The research team have started interviewing first and second generation Irish people from Coventry who they have met through city organisations, such as the Coventry Irish Society and the Claddagh Group.

The food prepared at one of the cook-alongs included Ulster fry, spice bag and colcannon. (Credit Carol Breen)

The food prepared at one of the cook-alongs included Ulster fry, spice bag and colcannon. 

They have also visited the city’s St Patrick’s Day celebrations, and the Shopfront Festival to speak to people as part of their research.

The researchers  will be sharing their preliminary findings and some of the traditional Irish dishes they’ve cooked  at Coventry Refugee and Migrant Centre’ s Refugee Week Party in the Park in Hillfields, on Saturday, 23 June.

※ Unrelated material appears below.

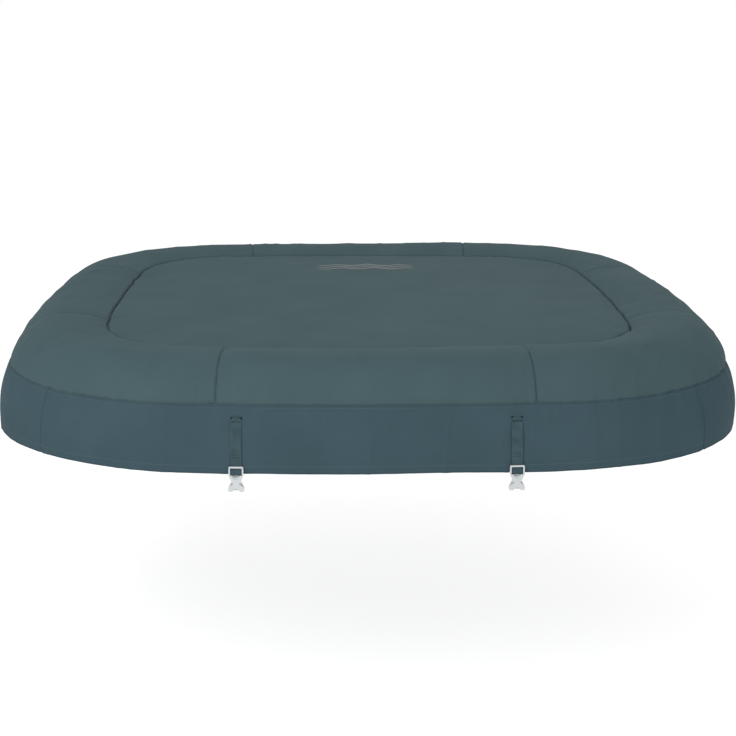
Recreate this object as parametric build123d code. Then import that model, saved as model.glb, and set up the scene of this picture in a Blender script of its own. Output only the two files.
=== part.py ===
from build123d import *
import os
from math import asin, atan2, cos, degrees, hypot, radians, sin, sqrt

# A fitted fabric cover for a square inflatable spa. The flat lining rests on the rim, the skirt hangs
# down outside it, and a buckle on a strap fastens each of eight points. Millimetres, +Z up. The origin
# is the middle of the lining's underside, which is level with the outer seam.

# plan: eight tangent arcs, four long sides and four corners
HALF_WIDTH = 990.0        # from the centre to the middle of a side, at the outer seam
SIDE_RADIUS = 5860.0
CORNER_RADIUS = 562.0

# section of the ring and the skirt, measured inwards and upwards from the outer seam
FABRIC = 1.5
CREST_INSET = 129.0
CREST_HEIGHT = 103.5
INNER_INSET = 261.0
INNER_HEIGHT = 81.0
SKIRT_DEPTH = 160.0
SKIRT_BULGE = 20.0
SKIRT_BULGE_DEPTH = 45.0
HEM_FLARE = 30.0
HEM_HEIGHT = 20.0
PANEL_HALF = 385.0        # from the middle of a side to the ring's seams

# lining, with its zip and the opening at the valve
LINING = 1.5
LINING_INSET = 3.0
ZIP_Y = 800.0
ZIP_HALF = 520.0
ZIP_SLOT_HALF = 8.0
TAPE_THICK = 1.0
TAPE_WIDTH = 16.0
CHAIN_GAP = 1.0           # half the gap between the two rows of teeth
CHAIN_OUTER = 3.2
CHAIN_HALF_HEIGHT = 1.2
ZIP_Z = LINING + TAPE_THICK / 2
SLIDER_X = 500.0
SLIDER_LENGTH = 14.0
SLIDER_HALF_WIDTH = 5.5
PULL_AXIS_DROP = 4.1      # below the middle of the tapes
VALVE_X = -560.0
VALVE_Y = 560.0
VALVE_HOLE = 20.0

# inflatable lid
PAD_FILM = 0.5
PAD_INSET = 30.0
PAD_BOTTOM = 7.0
PAD_TOP = 70.0
PAD_ROUND = 30.0
BEAM_HALF_LENGTH = 800.0
BEAM_SPACING = 200.0
BEAM_COUNT = 7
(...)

The project involves Emma Meehan, a research fellow at Coventry University’s Centre for Dance Research (CDaRE), Carol Breen, a PhD student with CDaRE, and Carmen Wong, an artist-researcher and PhD candidate with the Department of Theatre and Performance Studies at the University of Warwick.

Dr Meehan, who moved from Dublin to Coventry in 2012, said:

There were so many social, personality and cultural differences that I noticed when I moved to Coventry from Ireland, from how people behaved in meetings to how they acted in public spaces. It’s really interesting to explore how people’s Irish culture and behaviour is deeply engrained in them.

For this project we’re using food to help capture people’s identity and their experiences. We’re at people’s homes and they are more at ease and open up more as they are enjoying the cooking and chat.

Consequently the interviews end up being far more in depth than normal. We’ve touched on all sorts of aspects of their lives and heritage; we’ve spoken about people’s attitudes to Irishness, and whether they think they have become more or less Irish when they moved away. It has been really interesting to have these discussions.

Mrs-Wong

It was interesting for me to learn from both Emma and Carol how they experience Irishness as being perceived. It has led us collectively to the question: “what exactly is Irishness in this age of migration and globalisation?

The direction of the stories from the cook-alongs has been amazingly far-reaching and diverse. Some of them have really brought some powerful and poetic images to my mind.

Cook-along participant Alison Ribeiro de Menezes, 48, grew up in County Down, Ireland, and lived in Dublin for two decades, as well as also in Spain, Portugal and the USA. She moved to Earlsdon, Coventry, in 2012. She said:

It was great fun to take part in the cook-along. While we cooked we talked about the food, about my experiences of Ireland, my sense of how Ireland has changed over the years and my changing relationship to Britain.

Our discussions made me reflect that I am more mentally anchored in Ireland than the UK, despite being from Northern Ireland and so British and Irish. I came to the conclusion in the interview that these days, to be Irish is to be mobile (physically and mentally), to move between cultures not fix cultural boundaries.